Representing Landscapes: Digital features a chapter written by FIU LAEUD Chair Roberto Rovira called “The Site Plan is Dead: Long live the site plan,” in which Rovira explains how digital representation enhances the site plan and generates more complexity and intricacy. To visually accompany his chapter, Rovira includes FIU students’ site plans created through CAD, Adobe Illustrator, Adobe Photoshop, and Adobe InDesign. The FIU LAEUD students whose plans are included in this chapter are Carolina Jaimes, Martina Gonzalez, Maria Ines Aragon, Jose Alvarez, and Devin Cejas.
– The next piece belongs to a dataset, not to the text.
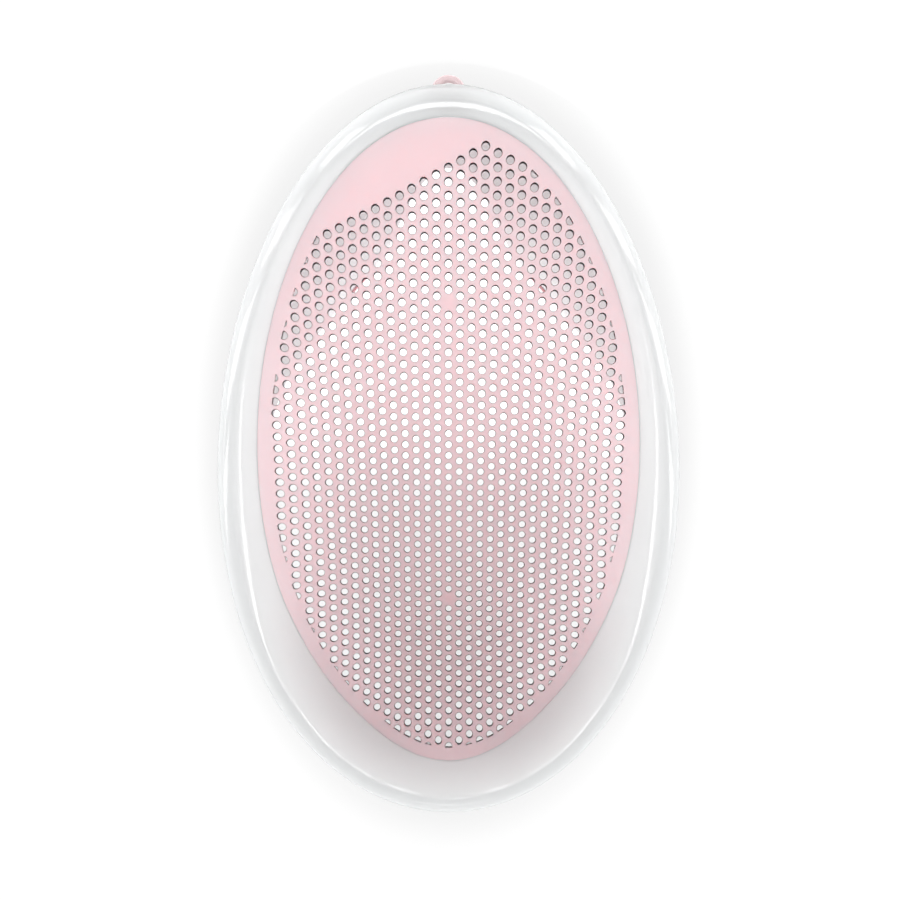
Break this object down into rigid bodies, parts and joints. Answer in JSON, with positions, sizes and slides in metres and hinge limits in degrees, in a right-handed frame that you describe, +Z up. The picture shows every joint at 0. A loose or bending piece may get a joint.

The book contains another chapter written by Rovira entitled “The Case for an Alternative Creek, Arroyo, Puerto Rico.” This chapter explains how digital representation was used in FIU LAEUD’s studio South Coast, Puerto Rico. In this studio, students chose the southern coast of Puerto Rico as its study area. Rovira’s chapter focuses on one student, Martina Gonzalez, who studied Arroyo, Puerto Rico, a community on the eastern edge of the island’s South Coast. She proposed for a community-scale hydrological framework titled Alternative Creek, and the plans and renderings for this proposal accompany Rovira’s chapter.

Finally, Representing Landscapes: Digital ends with an afterword by Rovira, in which he tells the reader that moderation is key in regards to going digital, and that a designer must still regard with importance the holistic understanding of landscape architecture.